Ülkemiz, az görünen bir seçim sürecinden geçiyor. Tek temennimiz kim kazanırsa kazansın kazasız belasız bu seçimin sona ermesidir.
Ülkemiz, az görünen bir seçim sürecinden geçiyor. Tek temennimiz kim kazanırsa kazansın kazasız belasız bu seçimin sona ermesidir.
Seçimin sonucunda birileri kazanacak birileri kaybedecek; burada esas olan kimin kazanıp kimin kaybettiği değil; sonuçların hoşumuza gitse de gitmese de fazla sevince ve üzüntüye kapılmadan olgunluk içerisinde karşılanmasıdır.
Elbette ki, seçimi herkes kazanmak ister ve seçim sürecince bunu gerçekleştirmek için mücadele eder; ancak, tüm siyasiler seçim süresince sarf edeceği sözlerine dikkat etmeleri gerekirken maalesef bu seçim sürecinde rahatsız edici söz ve davranışları görüyoruz.
Aslında söz ve davranışlarına en fazla dikkat etmesi gerekenler ülkenin yönetimine talip olan siyasiler olması gerekirken hassasiyet gösterilmesinde sıkıntılar olduğunu görmek bir vatandaş olarak beni üzmektedir.
Kazanmak veya kaybetmek ne her şeyin başı ne de sonu; bu işin bir de yarınları var ve hayat her şeye rağmen devam ediyor. Başta siyasiler olmak üzere herkes birbirinin yüzüne bakacak, aynı ortamı paylaşacak.
Atalarımız, 'Bakacağın yüze utanacağın söz söyleme' sözünü boşuna söylememişler!
Günlük hayatımızda da zaman zaman kullandığımız Süleyman Demirel'in 'Dün dündür, bugün bugündür' sözü imdada yetişse de hesaba katılmayan bir de bugünün 'yarını' var; yarınları var!
Başta ülkeyi idare eden irade olmak üzere iktidarı ve muhalefetiyle sorumlu davranmak zorundadırlar.
Özellikle ülkeyi yönetme yetkisine sahip olanlar toplumsal huzurun tesisi için kendilerine oy vermeyen halk kitlelerinin samimi kaygılarını dikkate alarak kaygılarının yersizliğini gerek söylemlerinde gerekse icraatlarında göstermeye azami gayret göstermek zorundadırlar.
Coğrafyamız ve ülkemiz üzerinde büyük oyunların oynandığı, içeriden ve dışarıdan farklı şekillerle emperyalist saldırılara maruz kaldığı bu günlerde her zamankinden çok birlik ve beraberliğe ihtiyacımız var.
Bu birlik beraberliğin bozulmasına yönelik her türlü söz ve davranışın karşısında durulmalı; her türlü kışkırtmaya karşı uyanık olunmalı, toplumu uyanık tutmalıyız.
Kendimizi nasıl tanımlarsak tanımlayalım birbirimizi anlamak zorundayız.

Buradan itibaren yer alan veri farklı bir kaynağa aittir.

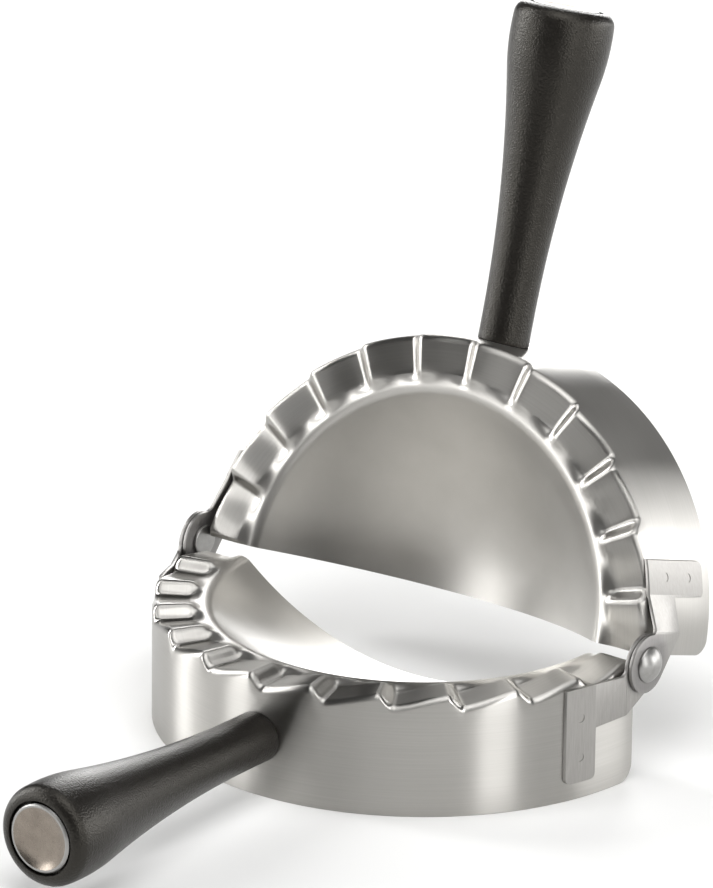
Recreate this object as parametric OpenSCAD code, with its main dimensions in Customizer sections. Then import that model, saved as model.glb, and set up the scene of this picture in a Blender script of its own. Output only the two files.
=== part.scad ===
// Empanada press in stainless steel with moulded handles.
// Two identical half shells, each with a bowl, a fluted crimping rim and a cutting
// skirt, fold on two riveted hinges. The front half lies on the table and the back
// half stands half open. All lengths are in millimetres, all angles in degrees.

/* [Pose] */
// Angle of the back half above the flat, fully open position
open_angle = 72; // [0:1:85]

/* [Shell] */
// Outer radius of the skirt, which cuts the round of dough
shell_r = 70; // [60:0.5:85]
// Thickness of the pressed sheet
sheet_t = 1; // [0.8:0.05:1.2]
// Height of the hinge axis above the cutting edge
hinge_h = 32.2; // [31:0.1:40]
// Width of the saw cut that parts the two halves
saw_cut = 3.5; // [3:0.1:5]
// Radius of the two lower corners of a skirt
end_corner_r = 5; // [1:0.5:8]

/* [Fluted rim] */
// Number of flutes on one half
flute_count = 12; // [8:1:14]
// Height from the foot to the crest of a flute
flute_h = 3; // [1:0.1:3.2]
// Arc taken by the steep side of a flute
steep_arc = 3.7; // [2.5:0.1:6]
// Turn of the steep sides away from the middle of the rim
flute_turn = 0.95; // [0:0.05:1.1]
// Radial length of the full flutes
flute_len = 9; // [6:0.5:11]
// Depth of the mean rim below the hinge axis
rim_drop = 0.5; // [0.45:0.05:1.5]
// Outer radius of the edge rolled between skirt and rim
roll_r = 1.8; // [1.4:0.1:2.2]

/* [Bowl] */
// Radius at which the bowl leaves the rim
bowl_r = 57; // [50:0.5:58]
// Depth of the bowl below the mean rim
bowl_depth = 20; // [12:0.5:24]
// Radius of the bend between rim and bowl
bowl_bend_r = 5; // [3:0.5:8]

/* [Hinge leaf] */
// Thickness of a leaf
leaf_t = 1; // [0.8:0.05:1.2]
// Distance from the hinge axis to the near side of the welded strip
strip_from = 17; // [15:0.1:20]
// Width of the welded strip, seen from the side
strip_w = 9; // [7:0.1:12]
// Depth of the strip below the hinge axis
strip_depth = 27.2; // [20:0.1:30]
// Radius of the lower corners of the strip
strip_corner_r = 1.6; // [0.5:0.1:3]
// Depth of the top edge of strip and arm below the hinge axis
arm_top = 1.2; // [1:0.1:3]
// Depth of the lower edge of the arm where it leaves the strip
arm_low = 13.2; // [10:0.1:16]
// Distance from the hinge axis to the bend between ear and arm
ear_bend_at = 7.7; // [7:0.1:9]
// Inner radius of that bend
ear_bend_r = 1.5; // [0.5:0.1:3]
// Depth of the lower edge of the ear at that bend
ear_low = 11.9; // [9:0.1:13]
// Radius of the ear about the rivet
ear_r = 7.7; // [6.5:0.1:8.5]
// Radius in the corner between ear and arm
ear_fillet_r = 2; // [0.5:0.1:3]
// Play between the skirt and a welded strip
weld_play = 0.05; // [0.02:0.01:0.1]
// Diameter of a spot weld dimple
weld_d = 2.4; // [1:0.1:4]
// Depth of a spot weld dimple
weld_depth = 0.15; // [0.05:0.01:0.3]
// Depth of the upper spot weld below the hinge axis
weld_high = 9.4; // [6:0.1:12]
// Depth of the lower spot weld below the hinge axis
weld_low = 20.3; // [16:0.1:24]

/* [Rivet] */
// Diameter of the rivet shank
rivet_d = 5; // [4:0.1:6]
// Radial play of the shank in the ears
rivet_play = 0.05; // [0.02:0.01:0.1]
// Diameter of the domed head
head_d = 9.6; // [8:0.1:11]
// Height of the domed head
head_h = 2.9; // [1.5:0.1:3.5]
// Height of the straight edge under the dome
head_edge = 0.5; // [0.2:0.1:0.8]
// Diameter of the flattened tail
tail_d = 8.6; // [7:0.1:10]
// Thickness of the flattened tail
tail_t = 0.85; // [0.5:0.05:1]
// Play between the skirt and the tail
tail_play = 0.35; // [0.2:0.05:0.6]
// Thickness of the spacer washer between the ears
spacer_t = 0.3; // [0.2:0.05:0.5]
// Diameter of the spacer washer
spacer_d = 9.4; // [8:0.1:12]

/* [Handle] */
// Length of the grip from the skirt to its flat end
grip_len = 90; // [70:1:120]
// Depth of the handle axis below the hinge axis, where it leaves the skirt
grip_drop = 15.8; // [14:0.1:17]
// Tilt of the handle, which rises from the skirt towards its end
grip_tilt = 1.1; // [0:0.1:3]
// Diameter of the grip at the skirt
root_d = 13.7; // [12:0.1:16]
// Length of the plain neck before the flare
neck_len = 7.2; // [4:0.1:12]
// Largest diameter of the grip
grip_d = 27; // [22:0.1:30]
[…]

Kimsenin kimseyi düşüncelerinden, tercihlerinden dolayı suçlama, aşağılama hakkı yoktur.
Herkes sorumlu davranmak zorundadır. Kraldan fazla kralcıların kışkırtıcı söz ve davranışlarına pirim verilmemelidir.

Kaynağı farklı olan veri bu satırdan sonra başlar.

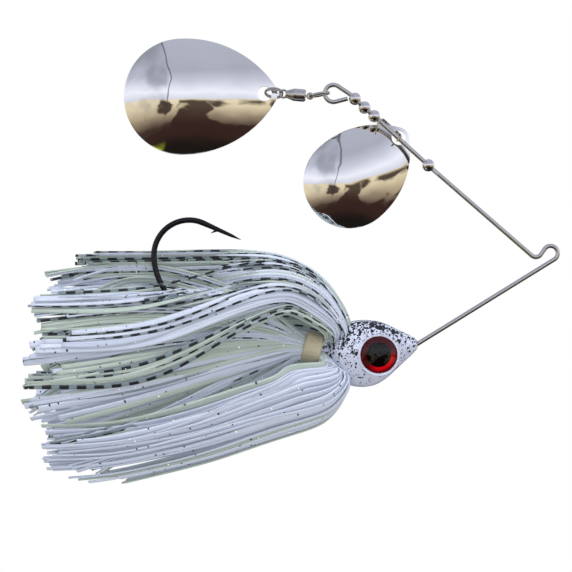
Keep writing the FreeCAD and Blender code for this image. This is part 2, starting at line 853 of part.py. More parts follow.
barrel_shell = turned(
    "barrel_shell",
    swivel,
    [
        ("Sizes.barrel_start", "Sizes.barrel_bore"),
        ("Sizes.barrel_start", "Sizes.barrel_mouth_radius"),
        ("Sizes.barrel_start + Sizes.barrel_chamfer", "Sizes.barrel_radius"),
        ("Sizes.barrel_end - Sizes.barrel_taper", "Sizes.barrel_radius"),
        ("Sizes.barrel_end - Sizes.barrel_lip", "Sizes.barrel_lip_radius"),
        ("Sizes.barrel_end", "Sizes.barrel_tail_radius"),
        ("Sizes.barrel_end", "Sizes.cap_bore"),
        ("Sizes.barrel_bore_end", "Sizes.cap_bore"),
        ("Sizes.barrel_bore_end", "Sizes.barrel_bore"),
    ],
)
pieces.remove(barrel_shell)
piece(cut("barrel_cut", barrel_shell, tail_eye), "swivel_barrel")

# --- split ring: nearly two turns of wire through the tail eye and the large blade ---
ring_reach = size("tail_eye_station") + size("split_ring_inset") + size("split_ring_radius")
ring_frame = swivel.multiply(
    Placement(Vector(ring_reach, 0, 0), Rotation(Vector(1, 0, 0), size("split_ring_tilt")))
)
ring_turn = Rotation(Vector(0, 0, 1), size("split_ring_start"))
ring_start = ring_frame.multiply(
    Placement(Vector(0, 0, -size("split_ring_pitch") * size("split_ring_turns") / 2), ring_turn)
)
ring_helix = primitive(
    "Helix",
    "ring_helix",
    ring_start,
    Pitch="Sizes.split_ring_pitch",
    Height="Sizes.split_ring_pitch * Sizes.split_ring_turns",
    Radius="Sizes.split_ring_radius",
)
helix_climb = Vector(0, 2 * math.pi * size("split_ring_radius"), size("split_ring_pitch"))
ring_section = primitive(
    "Circle",
    "ring_section",
    ring_start.multiply(along(Vector(size("split_ring_radius"), 0, 0), helix_climb)),
    Radius="Sizes.split_ring_wire / 2",
)
doc.recompute()
ring_sweep = doc.addObject("Part::Sweep", "ring_sweep")
ring_sweep.Sections = [ring_section]
ring_sweep.Spine = (ring_helix, [f"Edge{number + 1}" for number in range(len(ring_helix.Shape.Edges))])
ring_sweep.Solid = True
ring_sweep.Frenet = True
piece(ring_sweep, "split_ring")

# --- large blade on the split ring ---
ring_centre = ring_frame.Base
ring_angle = math.asin(
    size("large_blade_depth") / size("split_ring_radius") / math.cos(math.radians(size("split_ring_tilt")))
)
ring_crossing = ring_frame.multVec(
    Vector(math.cos(ring_angle), math.sin(ring_angle), 0) * size("split_ring_radius")
)
large_hole = ring_crossing + Vector(-size("large_hole_back"), 0, size("large_hole_lift"))
domed_blade("large_blade", 1.0, size("large_blade_thickness"), large_hole, size("large_blade_heading"))

# --- checks, then one file for each piece ---
doc.recompute()
failed = [item.Label for item in doc.Objects if "Invalid" in item.State or "Error" in item.State]
if failed:
    raise SystemExit(f"failed objects: {failed}")
for item in pieces:
    if item.Shape.isNull() or not item.Shape.isValid() or not item.Shape.Solids:
        raise SystemExit(f"bad shape: {item.Label}")
os.makedirs("parts", exist_ok=True)
for item in pieces:
    item.Shape.exportStep(f"parts/{item.Label}.step")
    print(f"{item.Label}: {len(item.Shape.Solids)} solid, {item.Shape.Volume:.2f} mm3")
places = {
    "arm_point": arm_point,
    "loop_centre": loop_centre,
    "hanger_axis": hanger_axis,
    "shaft_centre": shaft_centre,
    "ring_centre": ring_centre,
    "ring_crossing": ring_crossing,
    "large_hole": large_hole,
    "small_hole": small_hole,
    "spear_start": spear_start,
    "arm_end": arm_stations[5][0],
}
for name, point in places.items():
    print(f"{name}: {point.x:.3f} {point.y:.3f} {point.z:.3f}")
print(f"arm heading: {arm_heading:.3f}")
for label, station in bead_stations.items():
    spot = on_arm(station).Base
    print(f"{label}: {spot.x:.3f} {spot.z:.3f}")
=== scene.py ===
import math
import random

import bpy
import numpy as np
from mathutils import Matrix, Vector


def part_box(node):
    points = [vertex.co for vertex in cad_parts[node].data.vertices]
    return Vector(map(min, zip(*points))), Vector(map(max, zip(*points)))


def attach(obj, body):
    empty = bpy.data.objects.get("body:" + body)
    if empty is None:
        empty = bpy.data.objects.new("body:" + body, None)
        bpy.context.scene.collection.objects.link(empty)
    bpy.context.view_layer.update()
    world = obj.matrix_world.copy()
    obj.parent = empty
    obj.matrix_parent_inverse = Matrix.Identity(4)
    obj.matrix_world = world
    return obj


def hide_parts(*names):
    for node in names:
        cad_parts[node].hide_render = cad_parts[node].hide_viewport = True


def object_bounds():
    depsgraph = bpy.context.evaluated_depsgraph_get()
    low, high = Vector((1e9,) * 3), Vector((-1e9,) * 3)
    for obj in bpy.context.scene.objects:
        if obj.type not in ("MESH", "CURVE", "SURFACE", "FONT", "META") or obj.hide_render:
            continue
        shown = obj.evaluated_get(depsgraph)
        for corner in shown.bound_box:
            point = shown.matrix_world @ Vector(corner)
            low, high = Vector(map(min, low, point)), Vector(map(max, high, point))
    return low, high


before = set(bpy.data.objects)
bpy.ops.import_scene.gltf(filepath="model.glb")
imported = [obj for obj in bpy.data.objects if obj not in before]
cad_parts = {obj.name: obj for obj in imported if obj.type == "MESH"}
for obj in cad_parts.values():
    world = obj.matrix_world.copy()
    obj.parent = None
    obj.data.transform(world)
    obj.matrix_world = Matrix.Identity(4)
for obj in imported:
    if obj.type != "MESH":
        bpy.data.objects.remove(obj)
packed_box = [list(corner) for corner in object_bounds()]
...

Seçim varsa, yarış varsa sonucunu hepimiz hoşumuza gitmese de kabul etmek zorundayız.
Ben, bu ülkenin bir bireyi olarak kavga istemiyor; seksen milyonda bir de olsa böyle bir hakkım olduğunu düşünüyorum.
Bundan sonra yapılması gereken sistemin sağlıklı bir zemine oturması için başta siyasi partiler olmak üzere toplumun tüm kesimleri samimi katkılarını sunmalıdır.

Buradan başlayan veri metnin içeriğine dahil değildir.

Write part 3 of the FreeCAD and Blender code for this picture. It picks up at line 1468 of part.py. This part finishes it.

Her şey gelir geçer. Her kim ne yaparsa iyilik veya kötülük karşılığını görür. Hepimiz Hz. Allah (cc)'a hesap vereceğimizi unutmamalıyız.
Dünyanın malının, mülkünün, şanının şöhretinin bir kıymeti yok!
Bugün milletvekili olanların çoğu milletvekili olmayacak; seçilecek olanların çoğu da bundan sonraki seçimde milletvekili olamayacak.
Mevlana Hazretlerinin 'Dün dünde kaldı cancağızım, bugün yeni şeyler söylemek lazım' sözüyle yeni ufuklara yeni umutlara sevgiyle barışla girebilelim.